Deuxièmement, un couple est couple aussi par le souci d’être reconnu par les autres couples dans son rayonnement. Neuburger appelle cela la norme. Quelle est la perception produite sur l’univers social du couple? L’intimité, le récit et la perception sociale reconnue sont constitutifs du couple. Les conséquences de son analyse sont aigües: un couple est couple lorsque le récit intime, interne au couple (ad intra) est conjugué, dans la même équivalence, avec la perception sociale affirmée (ad extra). En cas de sur-prépondérance ou de sous-prépondérance de l’externe versus l’interne, le couple est en danger, laisse à penser Neuburger.
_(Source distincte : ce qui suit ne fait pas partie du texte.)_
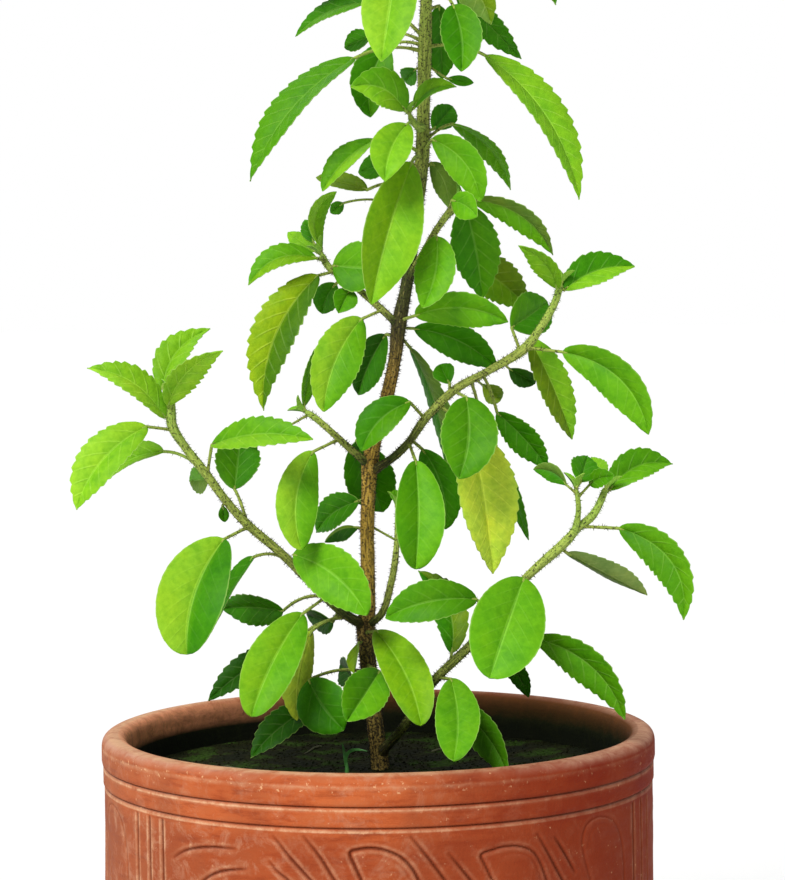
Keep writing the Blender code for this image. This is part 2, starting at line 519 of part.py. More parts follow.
def on_curve(start, middle, end, t):
    """Point and direction of the curve through start, middle (half way) and end."""
    control = middle * 2.0 - (start + end) * 0.5
    point = start * (1 - t) ** 2 + control * (2 * t * (1 - t)) + end * t ** 2
    ahead = (control - start) * (2 * (1 - t)) + (end - control) * (2 * t)
    return point, ahead.normalized()


def blade_stations(length):
    """(place along the blade, share of full half-width) down a toothed edge,
    with more teeth on a longer blade. The blade ends in its tip at place 1."""
    teeth = 3 if length > THREE_TEETH_LENGTH else 2 if length > TWO_TEETH_LENGTH else 1
    bare = max(BARE_SHARE, BARE_LENGTH / length)
    span = (1.0 - bare - BARE_SHARE) / teeth
    stations = []
    for i in range(teeth):
        notch = bare + span * i
        peak = notch + span * TOOTH_PEAK
        first = 1.0 if i == 0 else 1.0 - TOOTH_DEPTH
        for place, flare in ((notch, first), (peak, 1.0 + TOOTH_DEPTH)):
            share = math.sin(math.pi * place ** BLADE_SHIFT) ** BLADE_FULLNESS
            stations.append((place, share * flare))
    stations.append((1.0, 0.0))
    return stations


def leaf_solid(root, base, tip, arch, left, width, fold):
    """One leaf, petiole and toothed blade, as one closed bmesh.

    left points to the blade's left edge, and arch moves the midrib's middle.
    """
    middle = (base + tip) * 0.5 + arch
    length = (tip - base).length
    creased = width >= CREASED_WIDTH
    angle = math.radians(fold)
    rings = []

    def frame_at(ahead):
        side = (left - ahead * left.dot(ahead)).normalized()
        return side, ahead.cross(side)

    def petiole_ring(point, ahead):
        side, face = frame_at(ahead)
        turns = (150, 90, 30, -30, -90, -150) if creased else (135, 45, -45, -135)
        ring = []
        for turn in turns:
            a = math.radians(turn)
            ring.append(point - side * math.cos(a) * PETIOLE_RADIUS
                        + face * math.sin(a) * PETIOLE_RADIUS)
        return ring

    first, ahead = on_curve(base, middle, tip, 0.0)
    run = base - root
    if run.length > LONG_PETIOLE:
        rise = Vector((0.0, 0.0, PETIOLE_ARCH * run.length))
        bend, along = on_curve(root, (root + base) * 0.5 + rise, base, 0.5)
        rings.append(petiole_ring(root, (bend - root).normalized()))
        rings.append(petiole_ring(bend, along))
    else:
        rings.append(petiole_ring(root, run.normalized()))
    rings.append(petiole_ring(first, (ahead + run.normalized()).normalized()))

    half_thick = BLADE_THICKNESS / 2.0
    for place, share in blade_stations(length):
        point, ahead = on_curve(base, middle, tip, place)
        side, face = frame_at(ahead)
        half = max(width / 2.0 * share, TIP_HALF_WIDTH)
        lean = angle if half > TIP_HALF_WIDTH else 0.0
        left_edge = point + (side * math.cos(lean) + face * math.sin(lean)) * half
        right_edge = point + (face * math.sin(lean) - side * math.cos(lean)) * half
        left_up = (face * math.cos(lean) - side * math.sin(lean)) * half_thick
        right_up = (face * math.cos(lean) + side * math.sin(lean)) * half_thick
        mid_up = face * (half_thick / math.cos(lean))
        ring = [left_edge + left_up, point + mid_up, right_edge + right_up,
                right_edge - right_up, point - mid_up, left_edge - left_up]
        if not creased:
            del ring[4], ring[1]
        rings.append(ring)

    bm = bmesh.new()
    loops = [[bm.verts.new(corner) for corner in ring] for ring in rings]
    count = len(loops[0])
    swapped = (1, 4) if creased else ()
    for near_loop, far_loop in zip(loops, loops[1:]):
        for k in range(count):
            a, b = near_loop[k], near_loop[(k + 1) % count]
            c, d = far_loop[(k + 1) % count], far_loop[k]
            if k in swapped:
                bm.faces.new((a, b, d))
                bm.faces.new((b, c, d))
            else:
                bm.faces.new((a, b, c))
                bm.faces.new((a, c, d))
    bm.faces.new(reversed(loops[0]))
    bm.faces.new(loops[-1])
    bmesh.ops.triangulate(bm, faces=[f for f in bm.faces if len(f.verts) > 3])
    return bm


def laid_out_leaf(root, base, tip, width, turn, fold, bow):
    """Leaf from a row of LEAVES, whose face is judged from the eye."""
    start, end = seen(*base), seen(*tip)
    run = (end - start).normalized()
    toward = Vector((0.0, -1.0, 0.0))
    left = toward.cross(run).normalized()
    face = run.cross(left)
    turned_left = left * math.cos(math.radians(turn)) + face * math.sin(math.radians(turn))
    arch = left * bow[0] + toward * bow[1]
    return leaf_solid(seen(*root), start, end, arch, turned_left, width, fold)


def crown_leaves():
    """The pairs of leaves at the top, each pair turned a quarter."""
    leaves = []
    line = STEMS[CROWN_NODE][0]
    for order, (height, length, stalk, rise, droop) in enumerate(CROWN_PAIRS):
        nearest = min(line, key=lambda row: abs(row[1] - height))
        root = seen(*nearest[:3])
        for opposite in (0.0, 180.0):
            heading = math.radians(CROWN_FIRST_HEADING + 90.0 * order + opposite)
            level = Vector((math.cos(heading), math.sin(heading), 0.0))
            lift = Vector((0.0, 0.0, 1.0))
            up_angle = math.radians(rise)
            out = level * math.cos(up_angle) + lift * math.sin(up_angle)
            base = root + out * (stalk + nearest[3]) + lift * stalk * CROWN_STALK_LIFT
            tip = base + out * length - lift * droop
            left = lift.cross(level)
            face = out.cross(left)
            fold = CROWN_FOLD if face.z > 0.0 else -CROWN_FOLD
            arch = face * droop * CROWN_ARCH
            width = length * CROWN_WIDTH_SHARE
            leaves.append((root, base, tip, arch, left, width, fold))
    return leaves


def leaf_meshes(node):
    """Every leaf of a node, as separate closed bmeshes."""
    meshes = [laid_out_leaf(*row) for row in LEAVES[node]]
    if node == CROWN_NODE:
        meshes += [leaf_solid(*spec) for spec in crown_leaves()]
    return meshes


def stem_sides(node):
    return TRUNK_SIDES if node == "main_stem" else BRANCH_SIDES


def build_leafy_stem(node):
    """One stem with its forks and leaves, joined into one body."""
    lines = STEMS[node]
    stem = add_object(node, stem_tube(lines[0], stem_sides(node)), "woody_stem")
    parts = bpy.data.collections.new(node + "_leaves")
    bpy.context.scene.collection.children.link(parts)
    pieces = [(stem_tube(line, BRANCH_SIDES), "woody_stem") for line in lines[1:]]
    pieces += [(bm, "basil_leaf") for bm in leaf_meshes(node)]
    for bm, material_name in pieces:
        leaf = add_object(node + "_leaf", bm, material_name)
        bpy.context.scene.collection.objects.unlink(leaf)
        parts.objects.link(leaf)
    bake_boolean(stem, "UNION", collection=parts)
    if node != "main_stem":
        trunk = stem_tube(STEMS["main_stem"][0], TRUNK_SIDES, SADDLE_CLEARANCE)
        bake_boolean(stem, "DIFFERENCE", cutter=add_object("saddle", trunk, "woody_stem"))
    return stem


def build_seedling():
    """Two grass blades from one root, standing in their own small hole."""
    neck = seen(*SEEDLING_BLADES[0][0])
    foot = Vector((neck.x, neck.y, neck.z - SEEDLING_HOLE_DEPTH + SEEDLING_FOOT_GAP))
    top = neck + Vector((0.0, 0.0, SEEDLING_NECK_RADIUS))
    root = tube([foot, top], [SEEDLING_NECK_RADIUS] * 2, BRANCH_SIDES)
    seedling = add_object("seedling", root, "seedling_green")
    blades = bpy.data.collections.new("seedling_blades")
    bpy.context.scene.collection.children.link(blades)
    for rows in SEEDLING_BLADES:
        start, middle, end = (seen(*row) for row in rows)
        shares = [i / SEEDLING_STEPS for i in range(SEEDLING_STEPS + 1)]
        points = [on_curve(start, middle, end, share)[0] for share in shares]
        radii = [SEEDLING_RADIUS] * SEEDLING_STEPS + [SEEDLING_TIP_RADIUS]
        blade = add_object("seedling_blade", tube(points, radii, BRANCH_SIDES), "seedling_green")
        bpy.context.scene.collection.objects.unlink(blade)
        blades.objects.link(blade)
    bake_boolean(seedling, "UNION", collection=blades)


def main():
    for obj in list(bpy.data.objects):
        bpy.data.objects.remove(obj)
    build_pot()
    build_soil()
    for node in STEMS:
        build_leafy_stem(node)
    build_seedling()


main()
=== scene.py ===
import math
import random

import bpy
import numpy as np
from mathutils import Matrix, Vector, noise


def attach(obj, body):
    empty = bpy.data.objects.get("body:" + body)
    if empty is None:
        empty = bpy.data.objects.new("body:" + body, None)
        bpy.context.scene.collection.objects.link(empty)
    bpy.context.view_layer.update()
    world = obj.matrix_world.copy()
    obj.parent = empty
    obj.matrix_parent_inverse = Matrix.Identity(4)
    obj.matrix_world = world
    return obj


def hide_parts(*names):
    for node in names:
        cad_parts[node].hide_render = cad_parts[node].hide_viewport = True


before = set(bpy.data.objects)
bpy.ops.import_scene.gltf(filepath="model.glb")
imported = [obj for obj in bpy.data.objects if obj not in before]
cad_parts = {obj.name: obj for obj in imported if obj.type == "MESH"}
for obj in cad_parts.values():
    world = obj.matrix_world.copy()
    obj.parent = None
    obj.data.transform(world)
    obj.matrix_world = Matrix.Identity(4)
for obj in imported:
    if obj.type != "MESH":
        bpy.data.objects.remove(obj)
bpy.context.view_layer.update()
print("frame loaded:", len(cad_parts), "nodes")

mm = 0.001
up = np.array([0.0, 0.0, 1.0])
towardEye = np.array([0.0, -1.0, 0.0])

view = {
    "eyeAway": 1000.0,       # from the stem
    "eyeAboveSoil": 176.0,
    "soilLevel": 144.0,
    "depthSpread": 1.3,      # how much deeper the plant is than its first layout
    "focalPixels": 2775.0,
    "frame": (785, 880),
    "downDeg": 3.177,
    "rightDeg": 0.355,
    "rollDeg": -0.6,
    "sensor": 36.0,
    "clipStart": 0.02,       # metres
}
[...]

Traduction: dans l’entreprise, le succès adéquat se situe lorsque la personne, dans sa tête et dans la parole partagée en équipe, arrive à se raconter et à raconter combien elle est bien et fière de son entreprise. Cet auto-langage motivant se conjugue avec l’exigence, qu’à l’externe, lorsque la per- sonne va, par exemple, déjeuner avec ses connaissances, d’être reconnue dans la perception positive que les autres ont de l’employeur et de la marque de celui-ci.
Ainsi, en entreprise et en institution, le couple marque-marketing et marque employeur-ressources humaines est invité à se fertiliser mutuellement. Afin de créer le succès de cet engendrement essentiel, les intangibles externes et internes ont intérêt à se retrouver dans une même unité, avec une direction qui a vocation de sertir l’ensemble.